Plus, the beauty of social media is you can stop communication whenever you want. So if you don’t get the job, you can block the fan page, unfollow them, or just ignore the group’s work on LinkedIn. So, in the end, it’s win-win.
Tip #3 – Be Blunt and Ask
Thankfully, my moniker is the “Modern” Manners Guy and not the “Same Ol’ Same Ol’” Manners Guy. Manners and etiquette, as I mentioned in Tip #1, have changed and oftentimes being direct is the more proper and effective thing to do. Now, I will openly admit that sometimes being direct or outspoken can backfire, but in life – as in work – it’s about taking risks. No one who has ever succeeded got there by coasting. With that in mind, before you leave the interview, simply ask when you can expect to hear back. Shocking? Not really… if done properly.

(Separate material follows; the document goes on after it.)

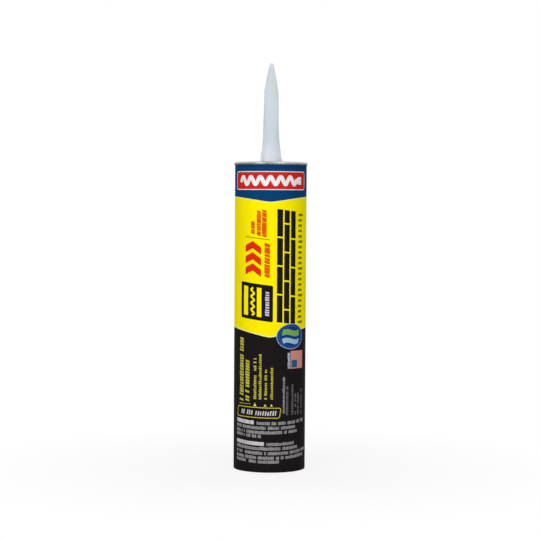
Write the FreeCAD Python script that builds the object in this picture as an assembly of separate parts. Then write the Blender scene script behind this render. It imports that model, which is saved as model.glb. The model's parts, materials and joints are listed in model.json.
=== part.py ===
"""Construction adhesive cartridge: a board tube with a wrapped label, a crimped steel end,
a moulded nozzle, the adhesive charge and the plunger that drives it out.

Millimetres. The origin is the centre of the open end, which the cartridge stands on. +Z runs
up the axis to the nozzle's tip, and the front of the label faces -Y.
"""
import FreeCAD, Part
import math
import os

V = FreeCAD.Vector

# ------------------------------------------------------------------ driving dimensions
# Board tube
tube_length = 212.1
board_wall = 1.25
board_edge_ease = 0.15         # the knife leaves the cut edges slightly eased
crimp_bite = 0.3               # how far the crimped rim presses the board in
crimp_slope = 0.6              # height over which the board narrows to that

# Label wrapped round the tube
label_diameter = 49.8          # over the label: what the cradle of a gun holds
label_thickness = 0.15
glue_line = 0.02               # between the board and the label
label_foot = 0.3               # bare board below the label
label_head = 0.2               # bare board between the label and the crimped rim
lap_groove_width = 0.35        # the step beside the label's lap seam, down the back
lap_groove_depth = 0.08

# Colour fields of the label, in heights from the base and in arc lengths from the front
base_field_height = 92.5       # lowest point of the black field's upper edge
base_field_slope = 0.245       # rise of that edge for each millimetre across
header_drop = 27.2             # from the tube's top edge to the lowest point of the blue header
header_slope = 0.16
plaque_width = 59.2
plaque_height = 12.8
plaque_drop = 12.3             # from the tube's top edge to the plaque's middle
plaque_corner = 2.2
mark_lean = 0.12               # fall of the marks for each millimetre to the right
boards_left = 4.6
boards_width = 14.4
boards_foot = 11.2             # from the base field's lowest edge point to the first board
boards_head = 3.2              # least gap below the header
board_strips = 3
board_length = 18.6
board_joint = 1.0              # yellow left between the boards
panel_left = -22.6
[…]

So, here are a few mannerly ways to ask about the call back:
While you’re getting to know one another, mention that you’re going out of town to visit family for the upcoming week. At the end of the meeting, bring it up again: “Thanks again for you time and consideration, I really enjoyed talking with you. As I said, I’m heading out of town to visit family next week, but will be checking email and have my cell. If you need any more information from me, please don’t hesitate to reach out. I hope to hear from you soon.” This technique lets them know you are accessible and will be waiting.
In Part 2 of this job interview series, I suggested commenting on the boss’ interests from photos in their office - like golf or running. This is a good time to try this method again: “Thanks again for your time and have a good round this weekend. I’m interested to hear what you thought of the course. Will you email me to let me know? I’m thinking about reserving a round there with some friends.” This method shows a common interest – which is very good – and also implies a call back of any kind. Let’s hope it leads to a round of golf with the boss, too!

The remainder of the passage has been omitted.